The following information was submitted to The Block Island Times by the researchers:
“The Eco-epidemiology lab at Columbia University, headed by Maria Diuk-Wasser, has been working on Block Island since 2010, investigating the links between the island’s environment, animal host populations, and human cases of tick-borne diseases, including Lyme disease and human babesiosis. During the extensive field work that takes place every spring and summer since 2010, our field crew collects ticks and trap small mammals to better understand the ecological factors that contribute to the incidence of these diseases and assess the public health risk to residents. For this reason, we have also been working closely with Dr. Peter Krause and colleagues from Yale University, who have been leading a serosurveillance program on tick-borne diseases on Block Island since 1991 and consists of bi-annual serosurveys wherein residents who spent at least one month during the transmission season (May through October) on the island may be tested for Lyme disease and babesiosis at no cost.”

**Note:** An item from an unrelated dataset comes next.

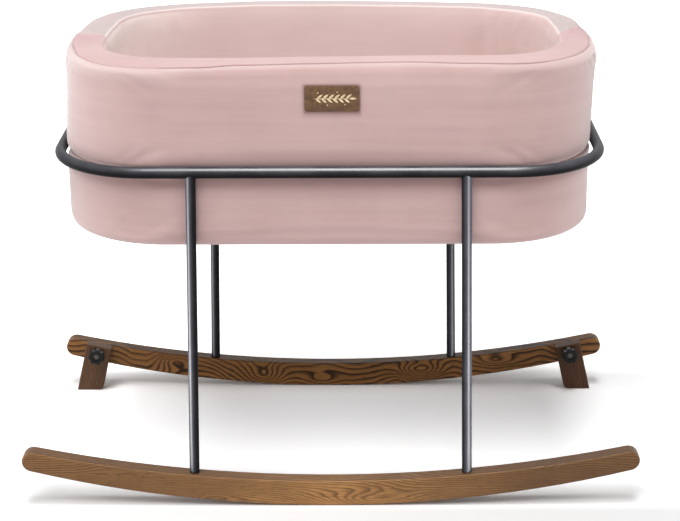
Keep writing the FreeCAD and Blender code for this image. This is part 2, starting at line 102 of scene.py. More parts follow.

“Ticks have three stages which emerge and are active at different times of the year: larvae, nymphs and adult ticks. They all need to take a blood meal to molt into the next stage and female ticks need it to lay eggs. The stage that represents the most risk to people are the nymphs, which can be infected after feeding on an infected animal as larva, and are most active from May to July. The nymph densities on Block Island have ranged from 170 to 410 nymphs per hectare, in our sampling sites between 2010 and 2016. The infection rate has ranged between 11 percent and 29 percent during the same time period. Bi-annual serosurveys (spring and fall) that were conducted on Block Island found that Lyme disease prevalence fluctuated between 8.4 percent and 29.1 percent and human babesiosis have fluctuated between 0.5 percent and 10 percent.”
“As part of our research we are most interested to understand better how, where, and under which circumstances are people most at risk of encountering ticks. Although trivial, our understanding is very limited because our information is anecdotal and because not many studies have addressed how people’s activities and prevention measures affect their risk, and how it changes with past tick encounters and more knowledge about ticks and the diseases they can carry. One of the limitations to understand this is the method that has been used to gather the information. Traditionally, this information has been collected by questionnaires at the end of the high risk season or at one point in time, so we don’t have sufficient information to relate tick exposure to different activity patterns. How people are exposed to ticks is a key piece of information to understand how different interventions to reduce the tick burden will impact on human health.”
For this reason and to gather more detailed data, we have developed a smartphone application to collect data through simple and fast surveys with a citizen science approach: The Tick App. Through the app we also provide resources to learn more about the biology and ecology of ticks, how to identify them and how to protect yourself from ticks. You can send us a picture of the tick and help us monitor the tick population and the different tick species found on Block Island. For non-app users, you can sign up on our website www.thetickapp.org to receive the surveys by email or download a paper survey package to complete and mail back to us. We are only asking people to complete one tick diary a day for 15 days, during that time we will ask if you found any ticks that day, what did you do (from a list of activities) and if you used any preventing measures. The app will be available to download from the App Store or Google Play on Memorial Day, and you can find instructions on our website.”